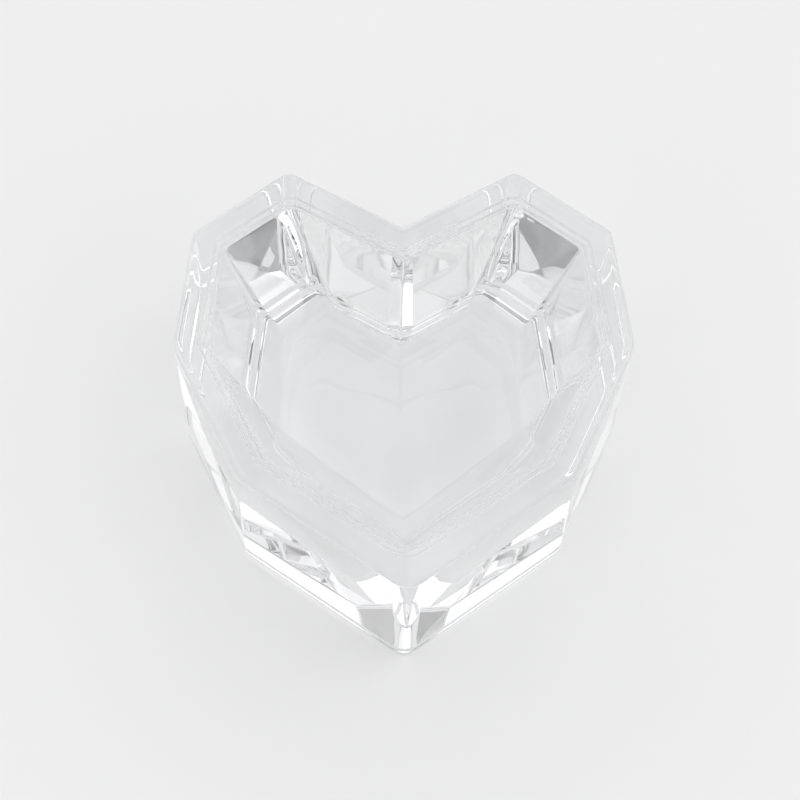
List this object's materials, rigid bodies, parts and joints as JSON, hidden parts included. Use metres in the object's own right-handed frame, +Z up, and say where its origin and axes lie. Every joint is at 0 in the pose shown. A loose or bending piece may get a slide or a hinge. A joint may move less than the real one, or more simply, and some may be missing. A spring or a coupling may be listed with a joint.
{
  "type": "faceted glass heart dish",
  "caption": "Heart-shaped open dish of thick clear pressed glass, with a flat rim, a sloping lip and faceted inner walls around a shallow V floor; holds small trinkets.",
  "frame": {"origin": "centre of the dish's bounding box, in the plane of the ring it rests on", "axes": "+Z up out of the dish's open mouth, -Y towards the heart's point, +X to the right when the point faces the viewer"},
  "size_m": [0.0896, 0.0892, 0.0386],
  "materials": {
    "clear_glass": "clear, fire-polished pressed glass"
  },
  "bodies": {
    "root": {"heart_dish": "clear_glass"}
  },
  "joints": []
}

*-*-*

» What you have to do: Copy the material above verbatim.

» Response for this exercise:
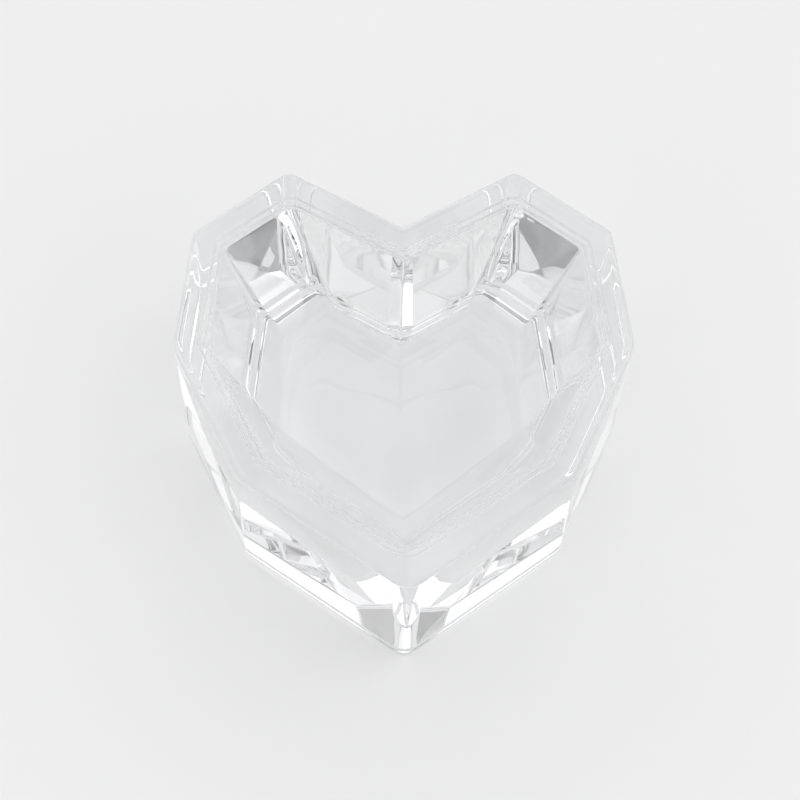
List this object's materials, rigid bodies, parts and joints as JSON, hidden parts included. Use metres in the object's own right-handed frame, +Z up, and say where its origin and axes lie. Every joint is at 0 in the pose shown. A loose or bending piece may get a slide or a hinge. A joint may move less than the real one, or more simply, and some may be missing. A spring or a coupling may be listed with a joint.
{
  "type": "faceted glass heart dish",
  "caption": "Heart-shaped open dish of thick clear pressed glass, with a flat rim, a sloping lip and faceted inner walls around a shallow V floor; holds small trinkets.",
  "frame": {"origin": "centre of the dish's bounding box, in the plane of the ring it rests on", "axes": "+Z up out of the dish's open mouth, -Y towards the heart's point, +X to the right when the point faces the viewer"},
  "size_m": [0.0896, 0.0892, 0.0386],
  "materials": {
    "clear_glass": "clear, fire-polished pressed glass"
  },
  "bodies": {
    "root": {"heart_dish": "clear_glass"}
  },
  "joints": []
}